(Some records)
---+---

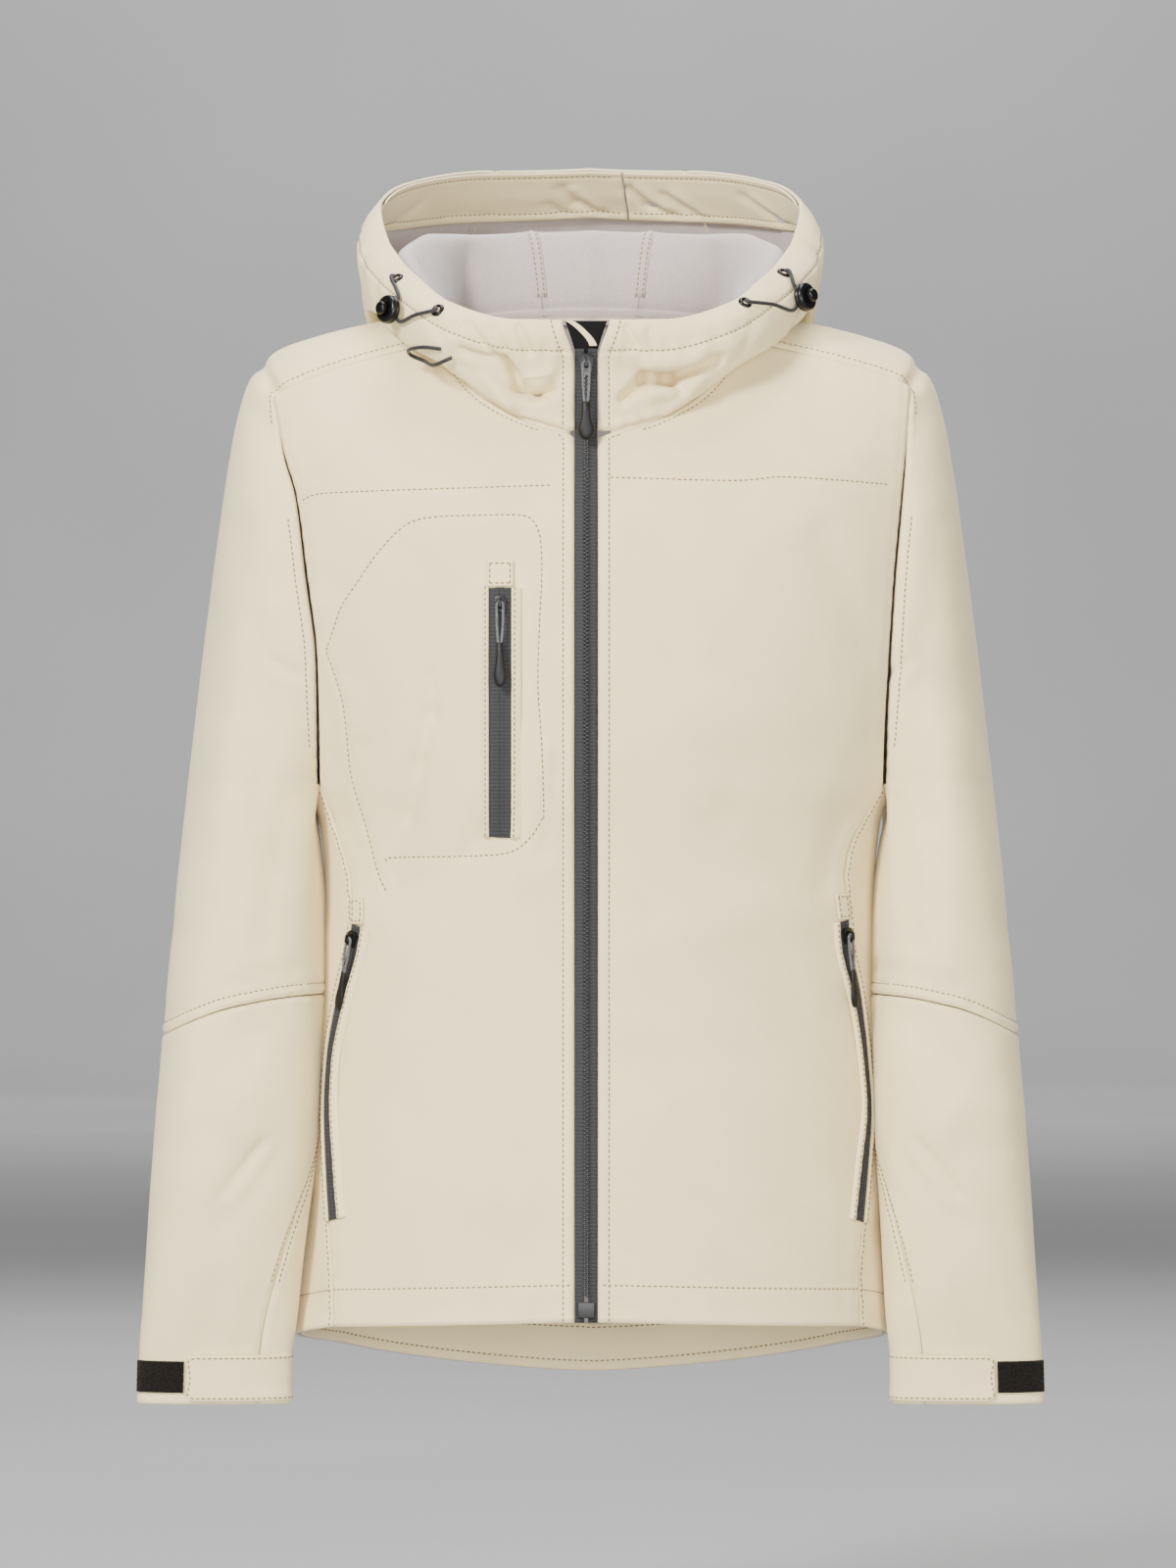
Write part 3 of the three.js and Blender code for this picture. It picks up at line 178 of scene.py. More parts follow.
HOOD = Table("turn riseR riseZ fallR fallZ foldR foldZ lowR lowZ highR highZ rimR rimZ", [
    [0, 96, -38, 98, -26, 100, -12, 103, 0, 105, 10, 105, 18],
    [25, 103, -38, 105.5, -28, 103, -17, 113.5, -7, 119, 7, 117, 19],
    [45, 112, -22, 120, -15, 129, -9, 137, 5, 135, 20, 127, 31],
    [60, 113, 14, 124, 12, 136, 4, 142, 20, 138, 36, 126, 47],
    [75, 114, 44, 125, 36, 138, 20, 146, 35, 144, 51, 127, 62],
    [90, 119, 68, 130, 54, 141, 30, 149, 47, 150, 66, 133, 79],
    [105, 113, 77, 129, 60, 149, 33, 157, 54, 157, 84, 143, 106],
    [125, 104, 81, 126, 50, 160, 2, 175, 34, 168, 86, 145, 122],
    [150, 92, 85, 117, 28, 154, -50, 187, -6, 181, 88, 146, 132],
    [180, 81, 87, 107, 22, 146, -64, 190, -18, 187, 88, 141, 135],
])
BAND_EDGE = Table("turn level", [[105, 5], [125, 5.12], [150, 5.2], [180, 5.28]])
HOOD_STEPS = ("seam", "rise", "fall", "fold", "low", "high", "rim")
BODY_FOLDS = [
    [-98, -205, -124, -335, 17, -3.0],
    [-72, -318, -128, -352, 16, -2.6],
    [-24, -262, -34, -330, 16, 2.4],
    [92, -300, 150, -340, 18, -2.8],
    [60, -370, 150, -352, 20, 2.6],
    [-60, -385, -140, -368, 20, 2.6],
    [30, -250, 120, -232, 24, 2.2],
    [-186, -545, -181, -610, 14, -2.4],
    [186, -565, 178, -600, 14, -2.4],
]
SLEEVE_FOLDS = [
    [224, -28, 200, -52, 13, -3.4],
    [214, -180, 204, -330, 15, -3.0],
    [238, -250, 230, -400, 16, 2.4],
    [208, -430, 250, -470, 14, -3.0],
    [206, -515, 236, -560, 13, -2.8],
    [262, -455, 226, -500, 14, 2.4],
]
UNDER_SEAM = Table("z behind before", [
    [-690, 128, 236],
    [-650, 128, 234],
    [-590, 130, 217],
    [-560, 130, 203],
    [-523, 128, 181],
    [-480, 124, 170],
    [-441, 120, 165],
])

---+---

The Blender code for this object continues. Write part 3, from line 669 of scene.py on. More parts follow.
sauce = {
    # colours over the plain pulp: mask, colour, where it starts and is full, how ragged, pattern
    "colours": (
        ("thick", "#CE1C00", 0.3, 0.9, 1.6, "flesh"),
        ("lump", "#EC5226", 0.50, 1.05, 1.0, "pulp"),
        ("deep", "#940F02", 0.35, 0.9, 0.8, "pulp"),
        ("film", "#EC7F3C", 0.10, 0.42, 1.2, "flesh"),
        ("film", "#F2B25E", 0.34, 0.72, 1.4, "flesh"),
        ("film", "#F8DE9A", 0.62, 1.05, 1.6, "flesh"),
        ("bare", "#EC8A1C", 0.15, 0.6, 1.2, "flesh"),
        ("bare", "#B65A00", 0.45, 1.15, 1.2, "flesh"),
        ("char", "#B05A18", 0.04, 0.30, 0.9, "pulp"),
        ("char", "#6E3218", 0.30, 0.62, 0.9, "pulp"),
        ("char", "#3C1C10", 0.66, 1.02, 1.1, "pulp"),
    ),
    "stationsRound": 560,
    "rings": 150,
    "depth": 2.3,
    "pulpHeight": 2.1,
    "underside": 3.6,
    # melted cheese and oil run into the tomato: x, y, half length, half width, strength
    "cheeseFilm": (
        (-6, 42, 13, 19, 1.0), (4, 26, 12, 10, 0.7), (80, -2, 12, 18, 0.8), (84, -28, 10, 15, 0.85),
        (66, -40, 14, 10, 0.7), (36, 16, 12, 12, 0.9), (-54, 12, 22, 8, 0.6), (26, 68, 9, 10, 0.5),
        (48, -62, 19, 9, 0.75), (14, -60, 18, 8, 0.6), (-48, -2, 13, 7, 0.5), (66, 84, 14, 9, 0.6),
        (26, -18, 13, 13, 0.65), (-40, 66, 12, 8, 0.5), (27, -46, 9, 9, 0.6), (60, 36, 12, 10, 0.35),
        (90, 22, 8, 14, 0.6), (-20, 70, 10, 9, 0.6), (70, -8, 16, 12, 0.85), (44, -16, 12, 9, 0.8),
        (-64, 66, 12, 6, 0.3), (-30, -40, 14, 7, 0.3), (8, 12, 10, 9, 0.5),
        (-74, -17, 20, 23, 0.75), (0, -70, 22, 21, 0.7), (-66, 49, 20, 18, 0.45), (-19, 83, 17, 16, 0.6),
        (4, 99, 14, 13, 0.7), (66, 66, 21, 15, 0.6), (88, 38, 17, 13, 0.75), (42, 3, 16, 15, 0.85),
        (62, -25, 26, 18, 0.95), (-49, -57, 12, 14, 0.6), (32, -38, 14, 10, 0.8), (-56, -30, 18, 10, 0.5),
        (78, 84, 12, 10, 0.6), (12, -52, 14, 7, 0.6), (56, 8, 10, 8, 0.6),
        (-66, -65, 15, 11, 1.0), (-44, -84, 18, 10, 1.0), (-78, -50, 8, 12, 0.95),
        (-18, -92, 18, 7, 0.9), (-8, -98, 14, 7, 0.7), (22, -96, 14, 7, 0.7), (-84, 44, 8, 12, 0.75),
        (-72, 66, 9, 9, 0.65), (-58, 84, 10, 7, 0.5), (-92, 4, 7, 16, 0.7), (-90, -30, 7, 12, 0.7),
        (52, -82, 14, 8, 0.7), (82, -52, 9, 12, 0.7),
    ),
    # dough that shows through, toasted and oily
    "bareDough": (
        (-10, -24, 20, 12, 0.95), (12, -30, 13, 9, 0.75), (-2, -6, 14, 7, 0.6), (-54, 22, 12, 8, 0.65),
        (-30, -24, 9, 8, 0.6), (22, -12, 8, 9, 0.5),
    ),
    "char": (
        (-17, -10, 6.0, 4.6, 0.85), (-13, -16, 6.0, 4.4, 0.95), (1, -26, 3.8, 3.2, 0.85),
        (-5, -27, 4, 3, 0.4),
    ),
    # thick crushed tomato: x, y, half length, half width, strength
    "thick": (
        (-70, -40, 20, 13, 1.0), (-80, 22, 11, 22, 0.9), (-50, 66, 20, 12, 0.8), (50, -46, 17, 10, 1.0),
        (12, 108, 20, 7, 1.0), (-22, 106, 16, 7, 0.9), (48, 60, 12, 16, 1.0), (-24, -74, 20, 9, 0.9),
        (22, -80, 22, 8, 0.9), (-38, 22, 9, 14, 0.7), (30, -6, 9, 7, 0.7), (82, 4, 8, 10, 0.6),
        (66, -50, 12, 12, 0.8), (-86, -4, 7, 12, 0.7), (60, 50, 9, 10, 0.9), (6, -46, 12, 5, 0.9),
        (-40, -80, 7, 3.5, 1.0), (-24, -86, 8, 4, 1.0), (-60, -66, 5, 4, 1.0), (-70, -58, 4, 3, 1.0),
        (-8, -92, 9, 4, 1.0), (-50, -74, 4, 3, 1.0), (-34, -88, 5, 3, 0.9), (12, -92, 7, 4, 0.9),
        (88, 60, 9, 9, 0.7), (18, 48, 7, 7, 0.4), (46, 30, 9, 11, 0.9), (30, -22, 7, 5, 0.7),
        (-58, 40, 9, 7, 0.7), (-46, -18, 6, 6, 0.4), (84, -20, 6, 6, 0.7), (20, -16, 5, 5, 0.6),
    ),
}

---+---

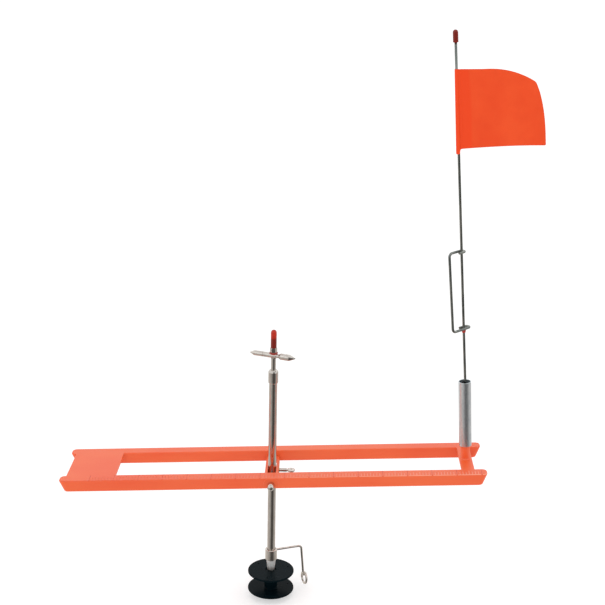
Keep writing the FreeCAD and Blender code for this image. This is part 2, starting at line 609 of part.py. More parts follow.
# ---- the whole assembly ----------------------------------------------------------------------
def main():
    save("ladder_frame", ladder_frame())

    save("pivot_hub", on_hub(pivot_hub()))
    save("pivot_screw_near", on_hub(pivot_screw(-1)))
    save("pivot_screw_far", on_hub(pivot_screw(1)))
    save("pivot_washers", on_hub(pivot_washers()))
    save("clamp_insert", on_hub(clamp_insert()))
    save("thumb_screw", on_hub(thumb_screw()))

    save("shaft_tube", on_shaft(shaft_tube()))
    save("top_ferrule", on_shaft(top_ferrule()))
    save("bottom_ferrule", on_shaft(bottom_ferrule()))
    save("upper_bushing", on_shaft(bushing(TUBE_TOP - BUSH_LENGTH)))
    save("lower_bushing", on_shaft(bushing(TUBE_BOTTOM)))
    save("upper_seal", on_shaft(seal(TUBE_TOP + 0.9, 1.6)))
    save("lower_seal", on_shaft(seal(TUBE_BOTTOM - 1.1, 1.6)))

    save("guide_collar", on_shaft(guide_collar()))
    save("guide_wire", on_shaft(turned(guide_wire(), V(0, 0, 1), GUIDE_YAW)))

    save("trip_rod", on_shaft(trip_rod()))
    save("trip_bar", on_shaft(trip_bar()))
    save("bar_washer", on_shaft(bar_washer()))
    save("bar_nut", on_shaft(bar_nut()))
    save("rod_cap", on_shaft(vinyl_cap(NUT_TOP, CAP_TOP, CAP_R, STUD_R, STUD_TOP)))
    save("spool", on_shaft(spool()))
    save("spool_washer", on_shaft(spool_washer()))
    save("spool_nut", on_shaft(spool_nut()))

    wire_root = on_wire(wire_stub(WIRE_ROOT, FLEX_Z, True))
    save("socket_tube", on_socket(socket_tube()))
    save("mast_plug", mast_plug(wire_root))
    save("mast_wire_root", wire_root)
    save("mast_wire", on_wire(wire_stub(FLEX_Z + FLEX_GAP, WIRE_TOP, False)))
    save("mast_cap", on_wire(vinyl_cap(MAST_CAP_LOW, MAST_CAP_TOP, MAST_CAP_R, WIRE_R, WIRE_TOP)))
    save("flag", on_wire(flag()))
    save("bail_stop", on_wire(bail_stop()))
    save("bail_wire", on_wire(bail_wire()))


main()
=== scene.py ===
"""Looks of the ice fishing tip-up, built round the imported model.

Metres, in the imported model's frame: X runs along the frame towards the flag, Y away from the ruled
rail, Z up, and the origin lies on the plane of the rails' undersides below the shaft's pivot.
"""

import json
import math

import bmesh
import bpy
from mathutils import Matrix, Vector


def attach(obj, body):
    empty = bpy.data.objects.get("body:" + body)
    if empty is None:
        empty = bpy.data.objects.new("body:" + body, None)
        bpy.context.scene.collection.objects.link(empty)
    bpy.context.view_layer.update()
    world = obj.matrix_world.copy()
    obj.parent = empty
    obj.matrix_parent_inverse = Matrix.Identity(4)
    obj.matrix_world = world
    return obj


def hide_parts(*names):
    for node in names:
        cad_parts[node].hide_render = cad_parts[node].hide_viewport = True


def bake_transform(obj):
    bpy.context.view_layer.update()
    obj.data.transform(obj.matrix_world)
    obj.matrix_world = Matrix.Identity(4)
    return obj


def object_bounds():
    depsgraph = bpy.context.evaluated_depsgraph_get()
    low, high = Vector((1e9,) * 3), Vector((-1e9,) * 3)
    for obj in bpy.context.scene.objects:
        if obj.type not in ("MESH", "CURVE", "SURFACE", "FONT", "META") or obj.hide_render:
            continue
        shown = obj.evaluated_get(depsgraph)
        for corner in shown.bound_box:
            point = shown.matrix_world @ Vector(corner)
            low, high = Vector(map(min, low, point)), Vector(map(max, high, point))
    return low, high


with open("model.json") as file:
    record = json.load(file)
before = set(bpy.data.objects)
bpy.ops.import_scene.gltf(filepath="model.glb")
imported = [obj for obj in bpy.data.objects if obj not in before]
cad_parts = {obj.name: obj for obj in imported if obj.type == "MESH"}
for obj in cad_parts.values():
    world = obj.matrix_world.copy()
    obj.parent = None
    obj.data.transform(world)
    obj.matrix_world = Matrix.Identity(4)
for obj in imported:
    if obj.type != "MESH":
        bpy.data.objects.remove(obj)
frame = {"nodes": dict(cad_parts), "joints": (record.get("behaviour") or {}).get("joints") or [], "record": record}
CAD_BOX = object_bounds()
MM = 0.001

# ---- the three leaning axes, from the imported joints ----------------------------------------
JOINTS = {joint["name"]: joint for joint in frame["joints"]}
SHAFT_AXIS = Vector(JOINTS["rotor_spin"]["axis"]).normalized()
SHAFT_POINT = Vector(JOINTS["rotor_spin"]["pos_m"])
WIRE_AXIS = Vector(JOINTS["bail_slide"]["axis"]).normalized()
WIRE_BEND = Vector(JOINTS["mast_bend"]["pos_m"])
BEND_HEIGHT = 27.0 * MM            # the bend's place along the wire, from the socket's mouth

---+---

### What you will do
Working from the data above, extract solely the lines from the one containing "wire_root = on_wire(wire_stub(WIRE_ROOT, FLEX_Z, True))" through the one containing "obj.matrix_world = world", exactly as they appear, both included.

### Exercise answer
    wire_root = on_wire(wire_stub(WIRE_ROOT, FLEX_Z, True))
    save("socket_tube", on_socket(socket_tube()))
    save("mast_plug", mast_plug(wire_root))
    save("mast_wire_root", wire_root)
    save("mast_wire", on_wire(wire_stub(FLEX_Z + FLEX_GAP, WIRE_TOP, False)))
    save("mast_cap", on_wire(vinyl_cap(MAST_CAP_LOW, MAST_CAP_TOP, MAST_CAP_R, WIRE_R, WIRE_TOP)))
    save("flag", on_wire(flag()))
    save("bail_stop", on_wire(bail_stop()))
    save("bail_wire", on_wire(bail_wire()))


main()
=== scene.py ===
"""Looks of the ice fishing tip-up, built round the imported model.

Metres, in the imported model's frame: X runs along the frame towards the flag, Y away from the ruled
rail, Z up, and the origin lies on the plane of the rails' undersides below the shaft's pivot.
"""

import json
import math

import bmesh
import bpy
from mathutils import Matrix, Vector


def attach(obj, body):
    empty = bpy.data.objects.get("body:" + body)
    if empty is None:
        empty = bpy.data.objects.new("body:" + body, None)
        bpy.context.scene.collection.objects.link(empty)
    bpy.context.view_layer.update()
    world = obj.matrix_world.copy()
    obj.parent = empty
    obj.matrix_parent_inverse = Matrix.Identity(4)
    obj.matrix_world = world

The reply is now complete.